Nrama: Structurally, the first four issues of The Traveler were very tightly plotted and interconnected; reading almost as if it could have stood as a separate four-issue miniseries. Can we expect that kind of pattern to continue with the second arc?

Waid: Yep. Because Stan’s looking over our collective shoulder and is great at story, we’re taking pains to plot out each arc a little more concretely ahead of time. Also, if you’re writing a story about time travel and all its paradoxes, you really don’t want to “wing it.”

Nrama: Speaking of the second arc, what hints can you share about it at this point? Solicitations reveal that the Traveler will be visiting a place called Anachronopolis, and it sounds like that may not be great news for him.

Waid: It’s not great news for anyone (except for readers who like bizarre new thrills and exciting challenges). Does “Anachronopolis” sound like a happy place? No. “Disneyland.” “Six Flags.” “Mark Waid’s Miniature Batmobile Garage.” Those sound like fun places. “Anachronopolis” sounds like a dark, brooding prison-city filled with beings from all times and places, trapped under the reign of a mad god. Spoilers!

Nrama: Time travel is obviously at the forefront here, and something you've explored to great effect before in your comics (Cobalt Blue, y'all!) and an endless fascination for genre writers of several generations dating back to H.G. Wells. For you personally, what makes this such fertile storytelling ground?

Waid: I love the twists and turns a great time-travel saga can take. I love the paradoxes and the bizarre storytelling tricks you can play. And mostly I guess that I figure if I tell enough time travel stories, some chrononaut from the future will eventually take heed and come back to today so he can lend me his gear and I can finally, finally go back and apologize to Linda Shoemaker for calling her a buttface in front of the entire second grade.

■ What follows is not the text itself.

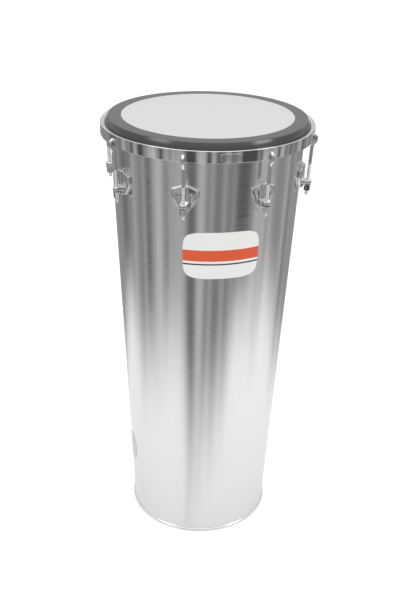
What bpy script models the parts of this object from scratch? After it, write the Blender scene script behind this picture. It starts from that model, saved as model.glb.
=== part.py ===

Nrama: The first arc of The Traveler has made it clear that Ron is driven by his love for Julia, which reminded me in a way of how Flash's love for Linda brought him back from the Speed Force (sorry for all the Flash allusions, but those comics had a pretty sizable impact on me). Was that strong emotional core always part of the plans for Traveler, or something that developed along the way?

Waid: No, it was always the core, and that’s not me — that’s Stan. That was Stan’s insistence – that these characters only matter to us if what’s at stake for them is something that touches our hearts. Boy, Stan’s really sharp. I sure hope he makes it in this crazy industry.

Nrama: Another element of The Traveler is humor — more prominent in the beginning of the first arc, and then seemed to fade a little bit as situations got correspondingly more dire. Will that be the trend going forward, or are some more lighthearted moments along the lines of "I think I peed a little."/"Understandable." coming up?

Waid: I think the best of all possible storytelling worlds is one in which the writer’s free to change tone on a dime. That way, the moments of horror can be expunged with a joke to cut the tension, or the really funny sequences can screech to a terrifying halt all the more shockingly and with greater impact. Trust me, we’ll continue to bat readers around like that.

Nrama: Last thing before we go — you were just announced as the new writer on Daredevil over at Marvel. Since some fans may be wondering, will this added workload affect your output of three ongoing titles at BOOM!?

Waid: What, and leave my babies behind? Fat chance.  Just means I need to cut down on my Angry Birds addiction a bit.